American computer scientist and academic

Ruth Misener is a software engineer and professor at the Department of Computing, Imperial College London. Her research concentrates on the development of software and optimisation algorithms for energy efficient engineering and biomedical systems.

== Education ==
Misener completed her bachelor's in chemical engineering at MIT in 2007. She moved to Princeton under Christodoulos Floudas for her PhD, "Novel Global Optimization Methods: Theoretical and Computational Studies on Pooling Problems with Environmental Constraints", which she submitted in 2012. Here she was funded by a Graduate Research Fellowship from the USA National Science Foundation. At Princeton she won an award recognising Excellence in Teaching.

== Research ==
In 2012 she was awarded a Royal Academy of Engineering Research Fellowship for her postdoctoral training with Efstratios N. Pistikopoulos at Imperial College London. Misener works in the Computational Optimisation group at Imperial College London, where she is interested in bioprocess optimisation and petrochemical process network design. She has several industry collaborations, including being academic friend for ExxonMobil.

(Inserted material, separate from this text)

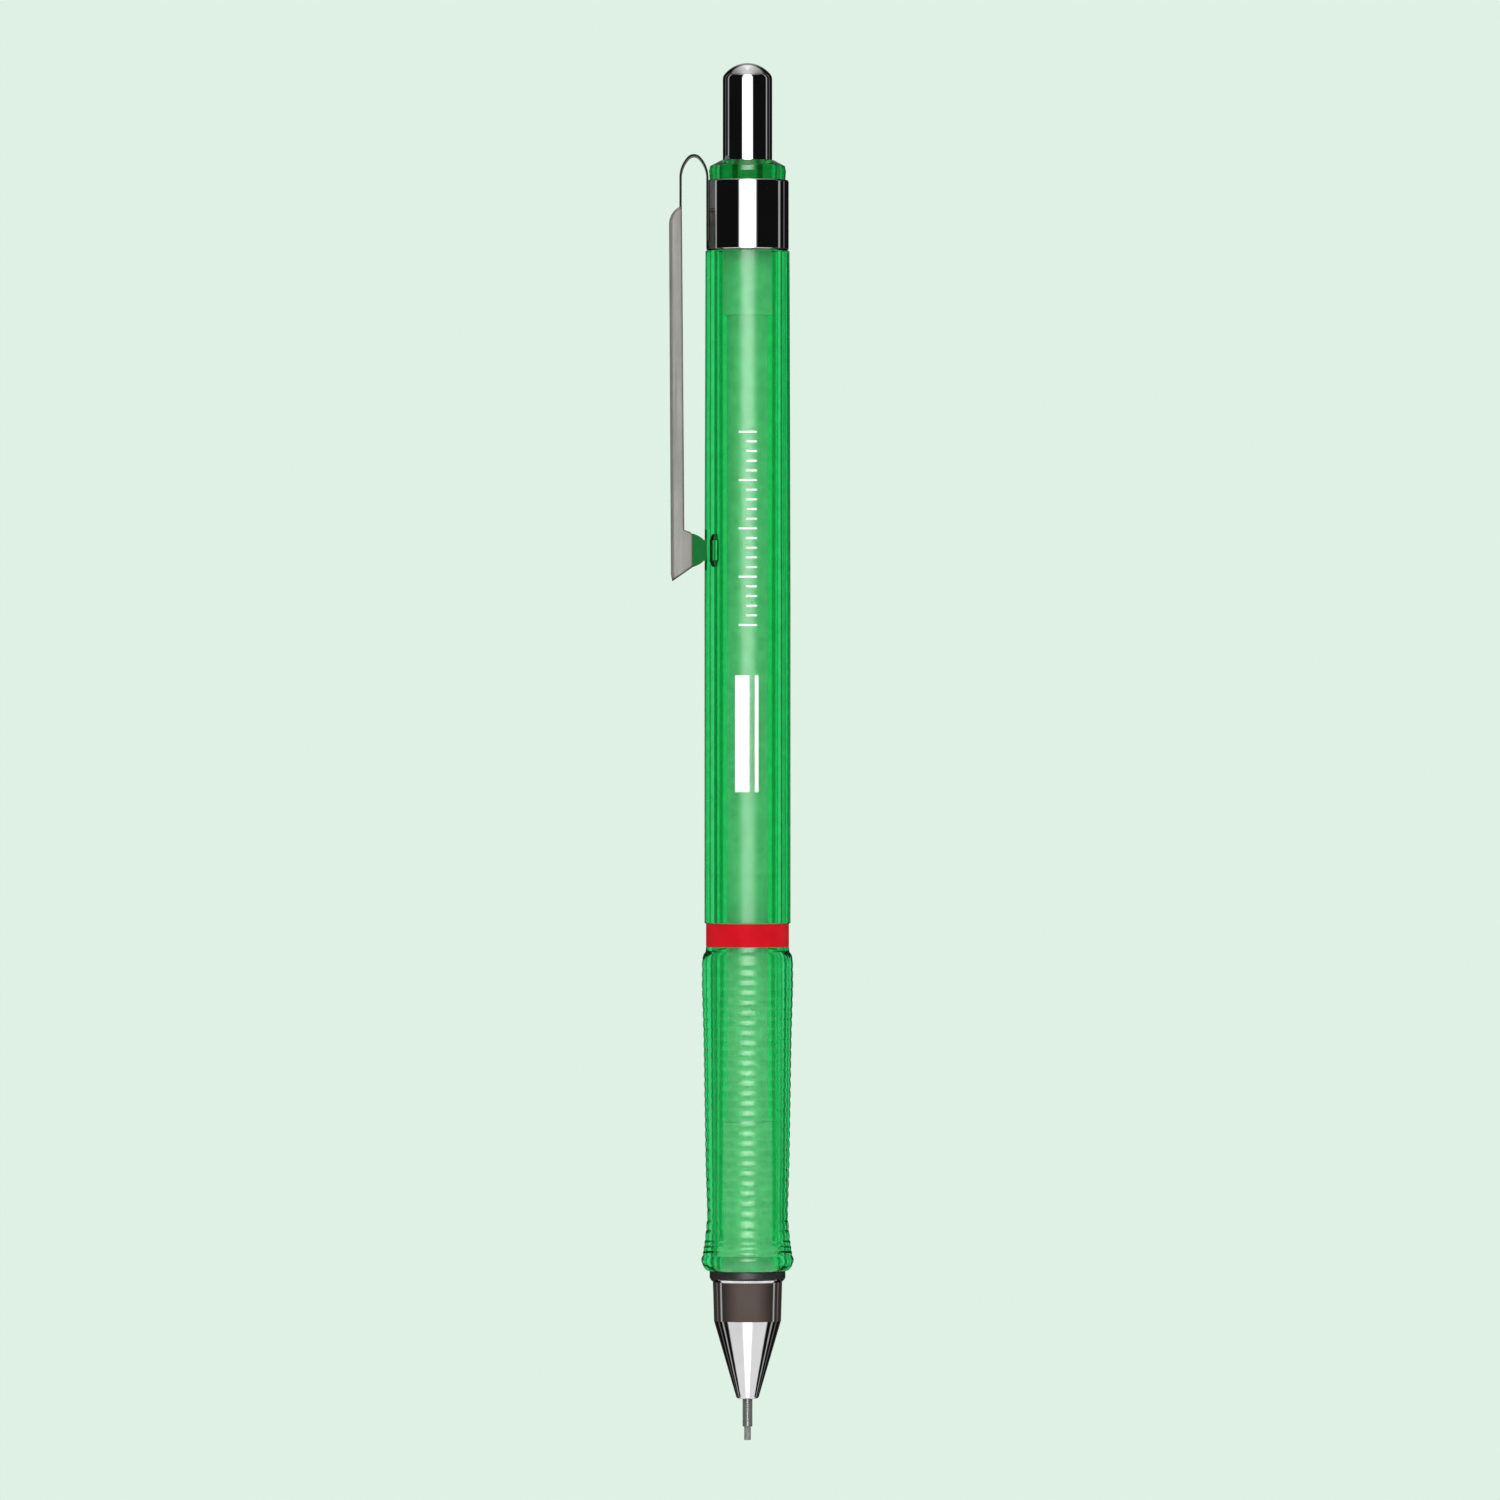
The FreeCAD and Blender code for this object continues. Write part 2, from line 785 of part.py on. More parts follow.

In 2017 she was awarded an EPSRC Early Career Fellowship for "software development for novel engineering research". The aim of this fellowship was to develop new "decision-making software constructing and deploying next generation process optimisation tools". In 2022 she was awarded a highly prestigious BASF/Royal Academy of Engineering Research Chair in Data-driven Optimisation. She has co-authored several publicly available software tools for global optimisation including:
- APOGEE (pooling)
- GloMIQO (mixed-integer quadratically constrained quadratic programs)
- ANTIGONE (mixed-integer nonlinear programs)
She is the director of the Computing & Systems Technology Division of the American Institute of Chemical Engineers.

== Awards ==
In 2013 she was awarded the Journal of Global Optimization award for Best Paper. In 2014 she won the American Institute of Chemical Engineers W David Smith Graduate Student Paper Award. In 2017 Misener won the Sir George Macfarlane Medal from the Royal Academy of Engineering for excellence in the early stage of her career. She also won the 2017 Royal Academy of Engineering Engineers Trust Young Engineer of the Year. She was included in the Innovation category of American Institute of Chemical Engineers 35 Under 35 list.